━━ Material provided

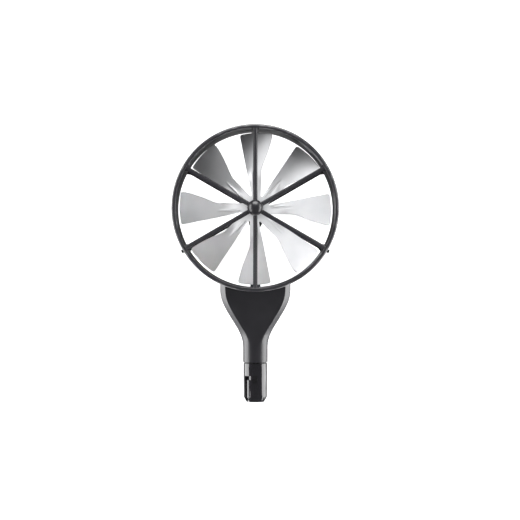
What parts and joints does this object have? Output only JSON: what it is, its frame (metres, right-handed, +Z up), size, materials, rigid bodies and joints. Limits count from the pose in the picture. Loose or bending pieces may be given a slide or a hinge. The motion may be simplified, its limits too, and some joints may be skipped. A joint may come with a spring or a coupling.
{
  "type": "vane anemometer probe head",
  "caption": "Guarded vane impeller in a short round duct on a flared neck with a bayonet spigot, for reading air speed at a handle or extension rod.",
  "frame": {"origin": "on the bayonet spigot's axis at the upper edge of its sleeve", "axes": "+Z up the neck towards the duct, -Y towards the front guard, so +Y is the air's way from front to rear along the impeller's axis, +X to the right seen from the front"},
  "size_m": [0.105, 0.0476, 0.1775],
  "materials": {
    "duct_plastic": "moulded ABS, fine satin texture",
    "neck_plastic": "moulded ABS, satin",
    "cap_plastic": "moulded ABS, polished",
    "sleeve_plastic": "moulded glass-filled nylon, polished",
    "vane_aluminium": "stamped sheet, satin polished",
    "hub_aluminium": "turned",
    "bush_brass": "turned",
    "jewel_ruby": "polished synthetic ruby",
    "shaft_steel": "ground",
    "pickup_plastic": "moulded, satin",
    "bobbin_nylon": "moulded natural nylon",
    "ferrite": "pressed and sintered",
    "copper_wire": "enamelled winding wire",
    "lead_pvc": "extruded insulation",
    "screw_steel": "zinc plated, dark",
    "board_laminate": "glass epoxy laminate with solder resist",
    "chip_epoxy": "moulded epoxy",
    "wire_red": "extruded insulation",
    "seal_rubber": "moulded nitrile rubber",
    "contact_gold": "gold plated"
  },
  "bodies": {
    "probe_head": {"duct_ring": "duct_plastic", "front_guard": "duct_plastic", "rear_guard": "duct_plastic", "front_cap": "cap_plastic", "rear_cap": "cap_plastic", "front_bearing_bush": "bush_brass", "rear_bearing_bush": "bush_brass", "front_jewel": "jewel_ruby", "rear_jewel": "jewel_ruby", "pickup_housing": "pickup_plastic", "pickup_bobbin": "bobbin_nylon", "pickup_core": "ferrite", "pickup_winding": "copper_wire", "pickup_lead": "lead_pvc", "lead_cover": "duct_plastic", "neck_front_shell": "neck_plastic", "neck_rear_shell": "neck_plastic", "housing_screws": "screw_steel", "circuit_board": "board_laminate", "board_chips": "chip_epoxy", "connector_leads": "wire_red", "bayonet_sleeve": "sleeve_plastic", "seal_ring": "seal_rubber", "connector_insert": "sleeve_plastic", "contact_sockets": "contact_gold"},
    "impeller": {"impeller_vanes": "vane_aluminium", "impeller_hub": "hub_aluminium", "hub_collar": "hub_aluminium", "impeller_shaft": "shaft_steel"}
  },
  "joints": [
    {"name": "impeller_spin", "type": "hinge", "parent": "probe_head", "child": "impeller", "pos_m": [0, 0, 0.0983], "axis": [0, 1, 0], "continuous": true}
  ]
}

━━━━

• **Your instructions**
Report how many lines of the data hold the string "frame"; give only the number.

• **Correct answer**
2